The Carlyle Group Inc. (NasdaqGS:CG) agreed to acquire TRYT Inc. (TSE:9164) from Life Science & Digital Health Co. Limited and others for ¥88 billion on June 10, 2025. The offer price is ¥880 per share, and the minimum number of shares to be purchased is 6,666,700 shares. The tender offer is set to begin on June 11, 2025, and will run until July 23, 2025 There is no maximum limit specified, which means the Offeror intends to purchase all shares tendered if the minimum threshold is met. The Special Committee consisted of independent outside directors of the Company, namely Maiko Ono, Goro Nishimoto, and Hiroyuki Izutsu. The committee was tasked with reviewing whether to proceed with the Transactions and making recommendations to the Board of Directors, as well as examining whether the Board's decision on the Transactions would be disadvantageous to the Company's minority shareholders The Offeror aims to make TRYT Inc. a wholly-owned subsidiary through a series of transactions, including a reverse share split and a private transfer of shares from LSDH, the largest shareholder.

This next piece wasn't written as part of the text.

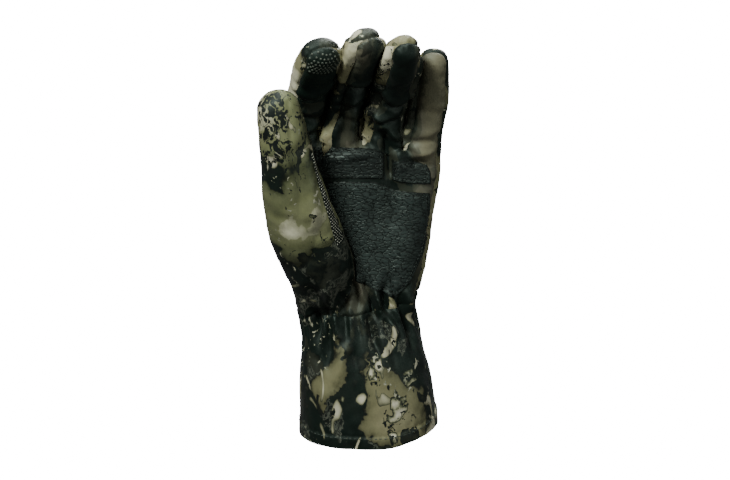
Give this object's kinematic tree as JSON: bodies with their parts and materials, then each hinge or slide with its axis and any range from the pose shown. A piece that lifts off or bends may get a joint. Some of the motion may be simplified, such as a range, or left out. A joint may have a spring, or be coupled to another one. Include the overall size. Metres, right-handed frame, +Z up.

If the tender offer does not result in acquiring all shares, a reverse share split will be conducted, followed by a private transfer of shares from LSDH to the Offeror. The private transfer price is set at ¥870 per share, slightly lower than the tender offer price, to facilitate the completion of the tender offer. The tender offer is conducted under Japanese law, and there are specific considerations regarding U.S. regulations and other international legal restrictions. The announcement includes disclaimers about forward-looking statements and the legal framework governing the tender offer.

The expected completion of the transaction is July 23, 2025. Nomura Securities Co., Ltd. act as transfer agent for TRYT Inc. Mitsubishi UFJ Morgan Stanley Securities Co., Ltd. as financial advisor, Mori Hamada & Matsumoto LPC as legal advisor for The Carlyle Group Inc.